たかだか160mの峠なのに、小石峠からオホーツク海までは21kmもある。かなり内陸にあるのは道北の峠に共通する特徴かもしれない。
峠から下り始めると、向かい風は更に強く、肌寒さを感じる程冷たくなり、空は目に見えて曇り始めた。これまでの夏らしい天気が、がらっと寒々しい雰囲気に替わってしまったのだった。オホーツク海岸の寒々しさがますます想像される。
フリースを着てもまだ寒い程の低温に震えつつ、峠麓の集落、標高80mの小石まで6km弱。
その後も、微妙なアップダウンとともに延々と下り基調の道が続く。アップダウンの一つ一つは大きいものでもせいぜい10m弱。決して大きくないものの、いくつもいくつも連続して、今日は向かい風と共に大変面倒だ。そして風景も、渓谷でも平原でもないだらっとした谷間が続く。
こういう時の現実逃避に有り難い自販機も、小石を過ぎると鬼志別まで10km以上無い。更に今日は強い向かい風で寒めの曇りなので、そのじれったさが度合いを増している。
やっと鬼志別を過ぎ、海岸の浜鬼志別まであと5km。向かい風は更に強くなったものの、空の雲が高くなって切れ始め、青い部分が現れた。海岸沿いだけは青空が現れているようだ。希望を持って、フロントをセンターに落とし、15〜20kmぐらいで何とか前へ、前へ。

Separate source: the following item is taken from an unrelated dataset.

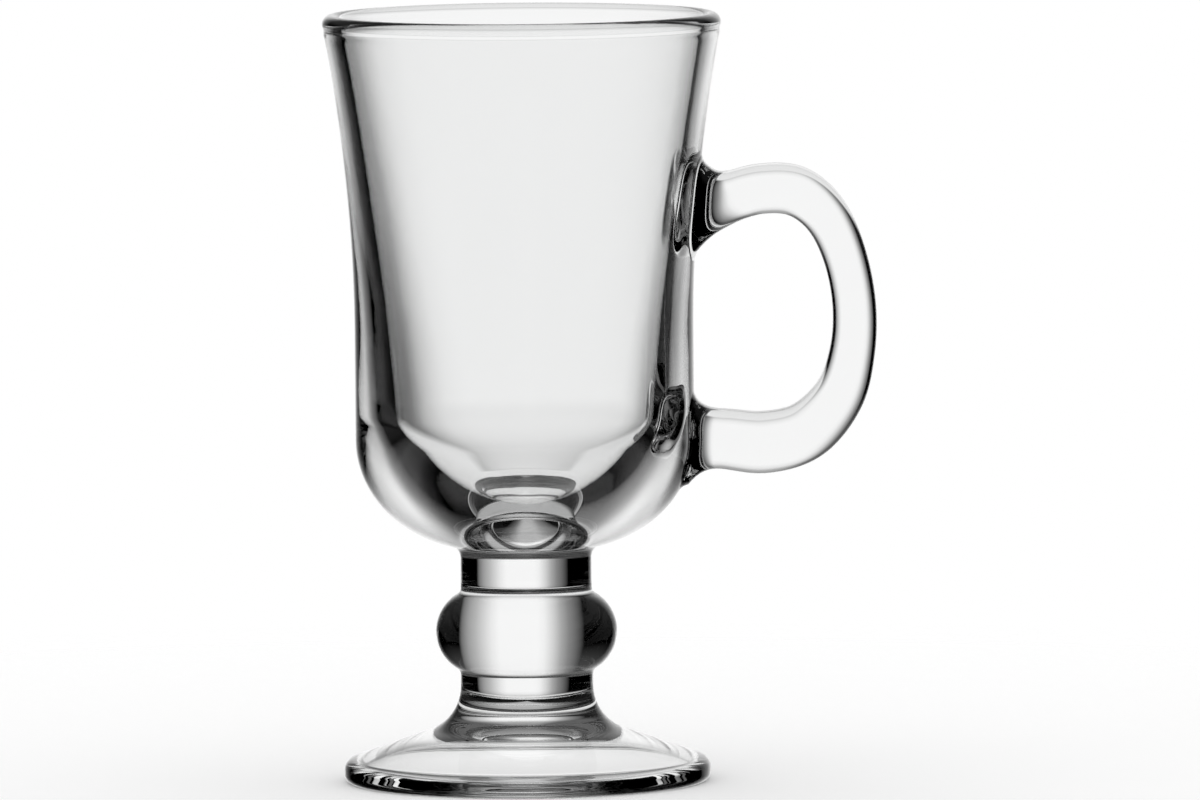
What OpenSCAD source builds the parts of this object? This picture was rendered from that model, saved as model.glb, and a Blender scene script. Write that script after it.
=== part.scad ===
// Footed mug of clear pressed glass for hot drinks: a thick bowl, a knopped stem, a foot and a looped handle.
// Millimetres, +Z up. The origin is on the axis of the bowl, in the plane that the foot stands on.
// The handle is at +X.

/* [Mug] */
// Height from the table to the top of the lip
mug_h = 146; // [138:1:165]

/* [Bowl] */
// Outside diameter of the straight lower wall
bowl_d = 64.3; // [60:0.1:68]
// Height of the rounded heel below the straight wall
heel_h = 21; // [18:0.5:24]
// Radius from the axis at which the heel starts to curve up
heel_flat_r = 8.5; // [6:0.5:10]
// Radius of the hollow fillet between the heel and the neck below it
heel_fillet = 2.2; // [1.4:0.1:3]
// Height of the straight wall, from the heel to the start of the flare
straight_h = 20; // [14:1:26]
// Outside diameter of the lip
lip_d = 75.6; // [72:0.1:80]
// Radius of the rounded lip
lip_round = 1.8; // [1.4:0.1:2.2]
// How far the lip stands proud of the wall below it
lip_proud = 0.25; // [0.1:0.05:0.5]
// Thickness of the glass between the middle of the cavity and the stem
floor_t = 8; // [6:0.2:10]
// Height of the cavity's rounded floor, from its middle to the foot of the wall
floor_h = 19.3; // [15:0.1:24]
// Thickness of the wall where it meets the rounded floor
wall_t = 7.5; // [6:0.1:8.5]
// How far the inner wall bows out of a straight line, towards the axis
wall_bow = 0.85; // [0:0.05:1.4]

/* [Stem] */
// Diameter of the neck above the foot
lower_neck_d = 25.2; // [23:0.1:27]
// Height of the straight stretch of the neck above the foot
lower_neck_h = 2.1; // [1:0.1:5]
// Largest diameter of the knop
knop_d = 34.4; // [32:0.1:38]
// Radius of the knop's rounded outline
knop_round = 8.2; // [7.4:0.1:9]
// Radius of the fillets above and below the knop
knop_fillet = 1.5; // [0.8:0.1:2.2]
// Diameter of the neck below the bowl
upper_neck_d = 24.9; // [23:0.1:27]
// Height of the straight stretch of the neck below the bowl
upper_neck_h = 5.8; // [3:0.1:9]

/* [Foot] */
// Largest diameter of the foot
foot_d = 69.6; // [64:0.1:76]
// Height of the foot's edge
edge_h = 4.7; // [4:0.1:6]
// Radius of the edge's upper rounding
edge_round = 2.3; // [1.5:0.1:2.8]
// Radius of the edge's lower rounding
sole_round = 1.6; // [0.8:0.1:1.8]
// Slope of the foot's top, in degrees
foot_slope = 19.5; // [14:0.5:22]
// Radius of the hollow flare between the foot's top and the neck
foot_flare = 9; // [6:0.5:11]
// Width of the flat ring that the foot stands on
ring_w = 2.2; // [1.5:0.1:8]
// Height of the dome under the foot
dome_h = 9; // [6:0.5:10]

/* [Handle] */
// Distance from the straight wall to the outermost point of the handle
handle_reach = 34.85; // [30:0.1:40]
// Height of the lower root's centre above the bottom of the bowl
handle_low = 22.6; // [21:0.1:25]
// Distance from the top of the lip down to the upper root's centre
handle_drop = 35.4; // [30:0.1:40]
// Thickness of the grip at its outermost point, seen from the side
handle_t = 8.5; // [7:0.1:9.5]
// Width of the grip, seen from its front edge
handle_w = 10.4; // [8:0.1:13]
// How much the upper root swells on each side where it meets the wall
top_swell = 5.6; // [3:0.1:6.2]
// Length over which the upper root swells
top_swell_len = 9.5; // [6:0.5:11]
// How much the lower root swells on each side where it meets the wall
low_swell = 2; // [1:0.1:2.6]
// Length over which the lower root swells
low_swell_len = 5; // [3:0.5:7]

/* [Hidden] */
$fn = 128;
glass = "lightcyan";

// Steps in an arc of the revolved outlines, and steps in a long wall
arc_steps = 12;
wall_steps = 20;

// Radii of the revolved pieces
bowl_r = bowl_d / 2;
lip_r = lip_d / 2;
lower_neck_r = lower_neck_d / 2;
upper_neck_r = upper_neck_d / 2;
foot_r = foot_d / 2;

// Foot: the slope runs from the rolled edge to the flare, which ends upright at the waist
edge_r = foot_r - edge_round;
slope_start = [edge_r, edge_h - edge_round] + edge_round * [sin(foot_slope), cos(foot_slope)];
slope_rise = slope_start.y + (slope_start.x - lower_neck_r) * tan(foot_slope);
waist_z = slope_rise - foot_flare * tan(foot_slope) + foot_flare / cos(foot_slope);
flare_centre = [lower_neck_r + foot_flare, waist_z];
// Angle of the flare that belongs to the neck above the foot
waist_angle = 20;
foot_top_z = waist_z - foot_flare * sin(waist_angle);

// Knop: its outline and both fillets are circles that touch
knop_ring_r = knop_d / 2 - knop_round;
touch_r = knop_round + knop_fillet;
low_touch_angle = acos((lower_neck_r + knop_fillet - knop_ring_r) / touch_r);
top_touch_angle = acos((upper_neck_r + knop_fillet - knop_ring_r) / touch_r);
low_fillet_z = waist_z + lower_neck_h;
knop_z = low_fillet_z + touch_r * sin(low_touch_angle);
top_fillet_z = knop_z + touch_r * sin(top_touch_angle);
knop_low_z = knop_z - knop_round * sin(low_touch_angle);
knop_top_z = knop_z + knop_round * sin(top_touch_angle);

// Heel: a quarter of an ellipse, and a fillet that rolls between it and the neck
bowl_z = top_fillet_z + upper_neck_h;
heel_w = bowl_r - heel_flat_r;
function heel_normal(a) = let (n = [sin(a) / heel_w, -cos(a) / heel_h]) n / norm(n);
function fillet_reach(a) = heel_flat_r + heel_w * sin(a) + heel_fillet * heel_normal(a).x;
function heel_angle(low, high, steps) =
    let (mid = (low + high) / 2)
    steps == 0 ? mid
    : fillet_reach(mid) > upper_neck_r + heel_fillet ? heel_angle(low, mid, steps - 1)
    : heel_angle(mid, high, steps - 1);
heel_start = heel_angle(0, 45, 24);
heel_top_z = bowl_z + heel_h * cos(heel_start) - heel_fillet * heel_normal(heel_start).y;
heel_fillet_angle = atan2(-heel_normal(heel_start).y, -heel_normal(heel_start).x);

// Wall and lip
flare_z = heel_top_z + straight_h;
lip_z = mug_h - lip_round;
under_lip_r = lip_r - lip_proud;

// Cavity: its floor is the lower part of an ellipse, which carries on the slope of the inner wall
cavity_r = bowl_r - wall_t;
floor_z = bowl_z + floor_t;
wall_z = floor_z + floor_h;
wall_slope = (lip_r - 2 * lip_round - cavity_r - 4 * wall_bow) / (lip_z - wall_z);
slope_share = wall_slope * floor_h / cavity_r;
floor_start = asin(slope_share / (1 - slope_share));
floor_w = cavity_r / cos(floor_start);
floor_depth = floor_h / (1 - sin(floor_start));

// Dome under the foot, inside the bearing ring
ring_r = foot_r - sole_round - ring_w;
dome_round = (pow(ring_r, 2) + pow(dome_h, 2)) / (2 * dome_h);
dome_angle = asin(ring_r / dome_round);

// Points on a circle in the (radius, height) plane, from one angle to another
function arc(centre, r, from, to) =
    [for (i = [0 : arc_steps]) let (a = from + (to - from) * i / arc_steps) centre + r * [cos(a), sin(a)]];

// A heel that swells from the fillet to the straight wall
function heel_curve() =
    [for (i = [1 : wall_steps]) let (a = heel_start + (90 - heel_start) * i / wall_steps)
        [heel_flat_r + heel_w * sin(a), heel_top_z - heel_h * cos(a)]];

// The wall's flare, upright where it starts
function flare_curve() =
    [for (i = [0 : wall_steps]) let (t = i / wall_steps)
        [bowl_r + (under_lip_r - bowl_r) * t * t, flare_z + (lip_z - lip_round - flare_z) * t]];

// The inner wall, from the lip down to the rounded floor
function inner_curve() =
    let (top = [lip_r - 2 * lip_round, lip_z], low = [cavity_r, wall_z])
    [for (i = [1 : wall_steps - 1]) let (t = i / wall_steps)
        top + (low - top) * t - [wall_bow, 0] * 4 * t * (1 - t)];

// The cavity's floor, from the foot of the wall to its middle
function floor_curve() =
    [for (i = [0 : wall_steps]) let (a = floor_start + (90 - floor_start) * i / wall_steps)
        [floor_w * cos(a), floor_z + floor_depth * (1 - sin(a))]];

function bowl_outline() = concat(
    arc([upper_neck_r + heel_fillet, bowl_z], heel_fillet, 180, heel_fillet_angle),
    heel_curve(), flare_curve());

module foot() {
    color(glass)
    rotate_extrude()
    polygon(concat(
        arc([0, dome_h - dome_round], dome_round, 90, 90 - dome_angle),
        arc([foot_r - sole_round, sole_round], sole_round, -90, 0),
        arc([edge_r, edge_h - edge_round], edge_round, 0, 90 - foot_slope),
        arc(flare_centre, foot_flare, 270 - foot_slope, 180 + waist_angle),
        [[0, foot_top_z]]));
}

module lower_neck() {
    color(glass)
    rotate_extrude()
    polygon(concat(
        [[0, foot_top_z]],
        arc(flare_centre, foot_flare, 180 + waist_angle, 180),
        arc([lower_neck_r + knop_fillet, low_fillet_z], knop_fillet, 180, 180 - low_touch_angle),
        [[0, knop_low_z]]));
}

module knop() {
    color(glass)
    rotate_extrude()
    polygon(concat(
        [[0, knop_low_z]],
        arc([knop_ring_r, knop_z], knop_round, -low_touch_angle, top_touch_angle),
        [[0, knop_top_z]]));
}

module upper_neck() {
    color(glass)
    rotate_extrude()
    polygon(concat(
        [[0, knop_top_z]],
        arc([upper_neck_r + knop_fillet, top_fillet_z], knop_fillet, 180 + top_touch_angle, 180),
        [[upper_neck_r, bowl_z], [0, bowl_z]]));
}

module bowl() {
    color(glass)
    rotate_extrude()
    polygon(concat(
        [[0, bowl_z]],
        bowl_outline(),
        arc([lip_r - lip_round, lip_z], lip_round, -30, 180),
        inner_curve(),
        floor_curve()));
}

// The bowl's outer form with no cavity, which the roots of the handle are cut to
module bowl_blank() {
    rotate_extrude()
    polygon(concat([[0, bowl_z]], bowl_outline(), [[0, lip_z - lip_round]]));
}

// The handle's path from the upper root to the lower one. Each row holds shares of the reach, of the span
// between the roots, of the grip's thickness and of the grip's width.
path_shares = [
    [-0.13, 0.990, 1.11, 1.04],
    [0.135, 0.996, 1.11, 1.04],
    [0.37, 1.038, 1.11, 1.03],
    [0.570, 1.025, 1.12, 1.00],
    [0.727, 0.923, 1.04, 0.97],
    [0.826, 0.755, 0.98, 0.95],
    [0.875, 0.552, 0.98, 0.95],
    [0.863, 0.353, 1.02, 0.96],
    [0.788, 0.167, 1.14, 0.99],
    [0.612, 0.022, 1.30, 1.03],
    [0.384, -0.026, 1.37, 1.06],
    [0.148, -0.010, 1.33, 1.08],
    [-0.10, -0.004, 1.33, 1.08]];
// Rings from one row to the next, sides of a ring, and the small step along the path that gives its direction
ring_steps = 4;
ring_sides = 24;
look_ahead = 0.01;
// Power of the rounded oblong section, and of the roots' swelling
section_power = 3.8;
swell_power = 2.4;
// Share of the swelling's length that is followed inside the wall
inside_share = 0.2;
// Share of the swelling that the handle's sides get
side_swell_share = 0.5;

path_last = len(path_shares) - 1;
low_root_z = bowl_z + handle_low;
root_span = mug_h - handle_drop - low_root_z;

// A smooth curve through the rows of the table
function row(i) = path_shares[max(0, min(path_last, i))];
function smooth(a, b, c, d, t) =
    (2 * b + (c - a) * t + (2 * a - 5 * b + 4 * c - d) * t * t + (3 * b - a - 3 * c + d) * t * t * t) / 2;
function path_row(s) =
    let (i = min(floor(s), path_last - 1)) smooth(row(i - 1), row(i), row(i + 1), row(i + 2), s - i);
function path_point(s) =
    let (p = path_row(s)) [bowl_r + handle_reach * p.x, low_root_z + root_span * p.y];

// Swelling of a root at a distance from the straight wall
function swell(x, size, length) =
    size * pow(1 - max(-inside_share, min(1, (x - bowl_r) / length)), swell_power);

function rounded(v) = sign(v) * pow(abs(v), 2 / section_power);

function handle_ring(s) =
    let (
        shares = path_row(s),
        centre = path_point(s),
        ahead = path_point(min(path_last, s + look_ahead)) - path_point(max(0, s - look_ahead)),
        across = [-ahead.y, ahead.x] / norm(ahead),
        extra = s < path_last / 2 ? swell(centre.x, top_swell, top_swell_len)
            : swell(centre.x, low_swell, low_swell_len),
        half_t = handle_t * shares[2] / 2 + extra,
        half_w = handle_w * shares[3] / 2 + extra * side_swell_share)
    [for (k = [0 : ring_sides - 1]) let (a = 360 * k / ring_sides, side = across * half_t * rounded(cos(a)))
        [centre.x + side.x, half_w * rounded(sin(a)), centre.y + side.y]];

module handle_loft() {
    rings = path_last * ring_steps;
    points = [for (i = [0 : rings]) each handle_ring(i / ring_steps)];
    sides = [for (i = [0 : rings - 1], k = [0 : ring_sides - 1])
        let (a = i * ring_sides + k, b = i * ring_sides + (k + 1) % ring_sides)
        each [[a, b, b + ring_sides], [a, b + ring_sides, a + ring_sides]]];
    first_cap = [for (k = [ring_sides - 1 : -1 : 0]) k];
    last_cap = [for (k = [0 : ring_sides - 1]) rings * ring_sides + k];
    polyhedron(points, concat([first_cap], sides, [last_cap]));
}

module handle() {
    color(glass)
    difference() {
        handle_loft();
        bowl_blank();
    }
}

foot();
lower_neck();
knop();
upper_neck();
bowl();
handle();
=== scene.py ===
"""Clear pressed-glass mug with a knopped stem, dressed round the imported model. Lengths are in metres."""
import math

import bpy
import numpy as np
from mathutils import Matrix, Vector
from mathutils.geometry import delaunay_2d_cdt


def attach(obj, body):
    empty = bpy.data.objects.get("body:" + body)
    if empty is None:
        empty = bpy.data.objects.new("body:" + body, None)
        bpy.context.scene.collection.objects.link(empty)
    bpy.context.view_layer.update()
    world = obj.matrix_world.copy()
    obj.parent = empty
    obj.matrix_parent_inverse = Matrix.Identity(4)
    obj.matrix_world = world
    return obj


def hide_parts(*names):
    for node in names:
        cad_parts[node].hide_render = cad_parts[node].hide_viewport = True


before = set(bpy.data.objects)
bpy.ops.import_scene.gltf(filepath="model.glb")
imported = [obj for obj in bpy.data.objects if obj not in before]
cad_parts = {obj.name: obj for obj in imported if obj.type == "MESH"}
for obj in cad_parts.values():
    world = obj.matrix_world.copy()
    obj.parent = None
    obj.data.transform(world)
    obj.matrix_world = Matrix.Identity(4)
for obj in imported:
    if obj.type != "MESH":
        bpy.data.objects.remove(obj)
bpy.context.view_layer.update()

MM = 0.001

# Bowl
MUG_H = 146 * MM
BOWL_R = 32.15 * MM
HEEL_H = 21 * MM
HEEL_FLAT_R = 8.5 * MM
HEEL_FILLET = 2.2 * MM
STRAIGHT_H = 20 * MM
LIP_R = 37.8 * MM
LIP_ROUND = 1.8 * MM
LIP_PROUD = 0.25 * MM
FLOOR_T = 8 * MM
FLOOR_H = 19.3 * MM
WALL_T = 7.5 * MM
WALL_BOW = 0.85 * MM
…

最後の大きなアップダウンを越え、海が見えてきたときは嬉しかった。午前中には少し下方修正しすぎたかなと思っていたが、今この肌寒さの中で、考えられるのは宿の風呂のことだけ。この時間に着けるような行程で、つくづく良かったと思う。
15:50、浜鬼志別着。もう宿到着目前だが、道道138と国道237のセイコーマートで小休止しておく。午前中の豊富以来の、有り難く暖かい休憩場所である。ここで明日の朝食も買い込んでおかねば。
国道237をホテルさるふつまであと2kmちょっと。最後の最後で向かい風は絶好調、冷たい向かい風にもみくちゃにされた。
浜鬼志別漁港裏手の段丘登りでは、脚を回しても面白いほど前に進まない。漁港の向こうに拡がるオホーツク海には、やや高い波が次から次へと押し寄せていた。オホーツク海のこういう海面は、あまり記憶に無い。かなり風が強いのだと思われる。
16:05、ホテルさるふつ着。軒下への駐輪をお願いしたら、何とロビーの片隅に自転車を停めさせてくれた。道北最北部では、2000年代初頭にして既にベテランサイクリストの友人が野宿中に自転車をやられている。屋内駐輪じゃないと心配だという先入観が、私にはあるので、大変有り難い。
今日も走行距離は120kmちょっとだけ。そしてかなり早めの宿到着だ。浜頓別まで行く計画であったなら、この更にエサヌカ線経由で2時間半強、走行距離は160km台になったかもしれない。いやいやいや、昨日の午後と今日お昼過ぎまで晴れてくれたので、今の現実としては、何もこの寒さと向かい風の中をせこく距離を稼いでもしょーがないよ、というのが正直な気持ちだ。
昨日今日の快晴は、前半道東で天気が悪かった今回の旅全体の印象まで完全に変えてくれていた。何しろすっかり満足できていたのだった。
明日の天気は朝から曇り。雨にはならないようだが、仁宇布まで山間の道道120を予定している。天気予報が晴れじゃなければ、実際の天気はどう転んでも不思議は無い。途中で慎重に天気の推移を見定めた上で、極力16時までには山間を抜けて仁宇布に着くようにしたい。状況次第では、或いは国道40・道道60への迂回も必要かもしれないが、さて。